-- START Given data --

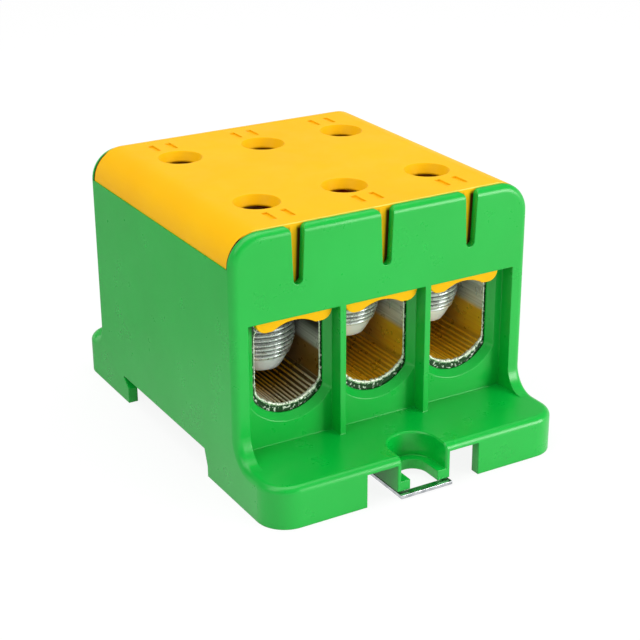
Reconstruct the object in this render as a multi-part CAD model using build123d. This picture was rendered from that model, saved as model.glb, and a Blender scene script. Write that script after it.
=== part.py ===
from build123d import *
import math
import os

# Feed-through terminal block with three poles, in millimetres.
# X runs along the row of poles, -Y is the front with the rail latch, +Z is up.
# The origin is on the underside of the feet, below the middle of the poles.

# Poles and walls across the width
pitch = 19.5            # from one pole to the next
end_room = 10.7         # from the outer poles to the side walls
side_wall = 3.3
partition = 1.3         # wall between two poles

# Body from front to back
body_half_depth = 32.7  # outer face of the upper front and back walls
upper_wall = 1.6
skirt_gap = 1.6         # slot that the cover's skirt drops into
mouth_wall = 1.4        # wall with the conductor mouths
front_ledge = 14.2      # reach of the base in front of the body
back_ledge = 10.4       # reach of the base behind the body
foot_wall = 2.1         # walls round the hollow base

# Heights
rail_seat_z = 5.7       # ceiling of the rail channel
ledge_z = 8.6           # top of the base in front of the mouths
ledge_skin = 1.6
floor_z = 12.1          # what the connector bars stand on
floor_skin = 1.5
bay_top_z = 36.0        # lower edge of the upper walls
top_z = 53.7            # top of the upper walls
shoulder_r = 6.4        # the cover meets the side walls where its shoulders end
mouth_wall_drop = 1.3   # the walls with the mouths end this far below that seam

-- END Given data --

*Exercise goal:*
Copy the data above exactly. Every line must be included.

*Solution:*
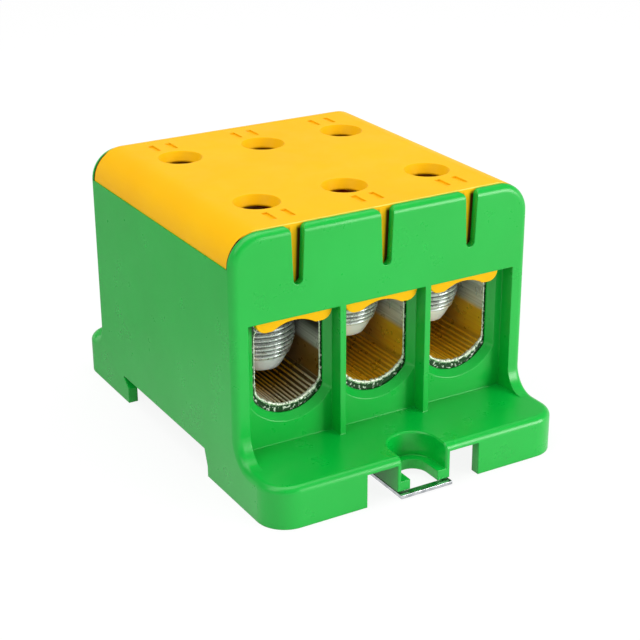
Reconstruct the object in this render as a multi-part CAD model using build123d. This picture was rendered from that model, saved as model.glb, and a Blender scene script. Write that script after it.
=== part.py ===
from build123d import *
import math
import os

# Feed-through terminal block with three poles, in millimetres.
# X runs along the row of poles, -Y is the front with the rail latch, +Z is up.
# The origin is on the underside of the feet, below the middle of the poles.

# Poles and walls across the width
pitch = 19.5            # from one pole to the next
end_room = 10.7         # from the outer poles to the side walls
side_wall = 3.3
partition = 1.3         # wall between two poles

# Body from front to back
body_half_depth = 32.7  # outer face of the upper front and back walls
upper_wall = 1.6
skirt_gap = 1.6         # slot that the cover's skirt drops into
mouth_wall = 1.4        # wall with the conductor mouths
front_ledge = 14.2      # reach of the base in front of the body
back_ledge = 10.4       # reach of the base behind the body
foot_wall = 2.1         # walls round the hollow base

# Heights
rail_seat_z = 5.7       # ceiling of the rail channel
ledge_z = 8.6           # top of the base in front of the mouths
ledge_skin = 1.6
floor_z = 12.1          # what the connector bars stand on
floor_skin = 1.5
bay_top_z = 36.0        # lower edge of the upper walls
top_z = 53.7            # top of the upper walls
shoulder_r = 6.4        # the cover meets the side walls where its shoulders end
mouth_wall_drop = 1.3   # the walls with the mouths end this far below that seam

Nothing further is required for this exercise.